Via a report from the Financial Times, which would be hilarious if it was the basis of a subplot in Whoops Apocalypse but is terrifying in real life: For more than a decade, “millions” of emails associated with the US military have been getting sent to Russia allied Mali, thanks to nothing so malicious as a typo.
Via The Verge: “Instead of appending the military’s .MIL domain to their recipient’s email address, people frequently type .ML, the country identifier for Mali, by mistake.” And thanks to the FT report, we know the plane we’ve come to affectionately know as the “flying heap of crap” got a mention:
Eight emails from the Australian Department of Defence, intended for US recipients, went astray.

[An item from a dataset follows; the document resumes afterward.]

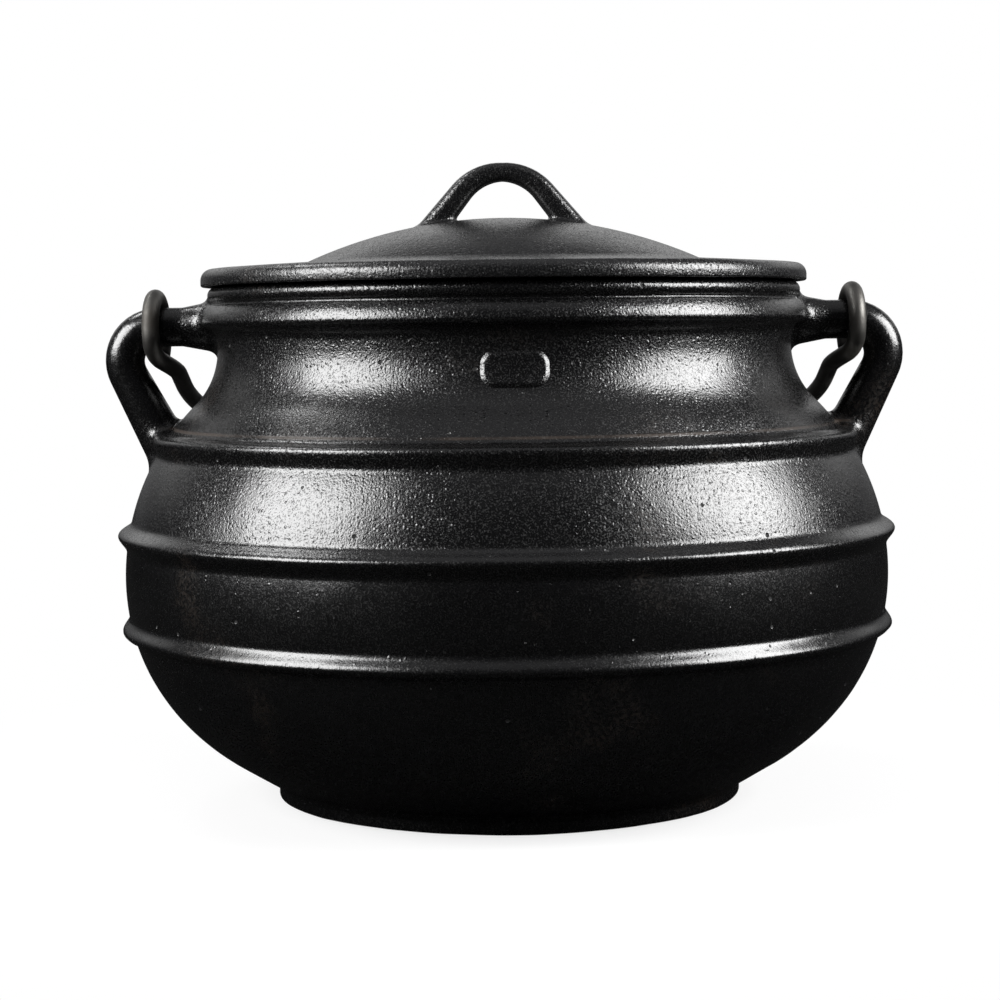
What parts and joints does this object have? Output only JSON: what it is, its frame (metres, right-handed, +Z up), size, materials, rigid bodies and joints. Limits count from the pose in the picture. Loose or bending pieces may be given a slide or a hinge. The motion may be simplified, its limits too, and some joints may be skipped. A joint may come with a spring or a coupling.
{
  "type": "potjie pot",
  "caption": "Flat-bottomed round cast iron pot with ribbed belly, beaded rim, two cast ears, a loose domed lid with an arch grip, and a swinging wire bail.",
  "frame": {"origin": "centre of the foot's underside, on the surface that the pot stands on", "axes": "+Z up; +X along the line through both ears; the bail rests behind the pot, towards +Y"},
  "size_m": [0.1856, 0.18, 0.1465],
  "materials": {
    "pot_iron": "semi-gloss black over a sand-cast grain",
    "lid_iron": "semi-gloss black over a fine cast grain",
    "bail_wire": "dull grey-brown drawn wire"
  },
  "bodies": {
    "pot": {"pot": "pot_iron", "lid": "lid_iron"},
    "bail": {"bail": "bail_wire"}
  },
  "joints": [
    {"name": "bail_swing", "type": "hinge", "parent": "pot", "child": "bail", "pos_m": [0, 0, 0.10866], "axis": [1, 0, 0], "range_deg": [0, 226]}
  ]
}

Those included a presentation about corrosion problems affecting Australian F-35s and an artillery manual ‘carried by command post officers for each battery’.
The Australian defence ministry said it does “not comment on security matters”.
ALA ALA ALA what’s all this then Sometime on Monday afternoon, The Sydney Morning Herald quietly added a little bit of context to the story of Fiona Martin, who lives with her children “in a rented home that she can’t afford to buy. Luckily, her rent is subsidised by income from a modest investment property she is paying off”.
Contrary to the view of landlords as callous slumlords lighting their cigars with blazing $50 notes, the piece sketched the woes of battling property owners who are “now selling their investment properties because they are no longer financially worthwhile due to rising interest rates, and the time it takes to manage them is ‘just a pain'”.
The piece featured a comment from Australian Landlords Association president Andrew Kent, but failed initially to mention that Martin was also a board member of that organisation. The one demographic the SMH apparently hadn’t counted on — readers with access to Google — raised an eyebrow when this detail was added. Of course when it comes to property ownership in this country, the Australian media has often shown a grasp of tone that would do Florence Foster Jenkins proud.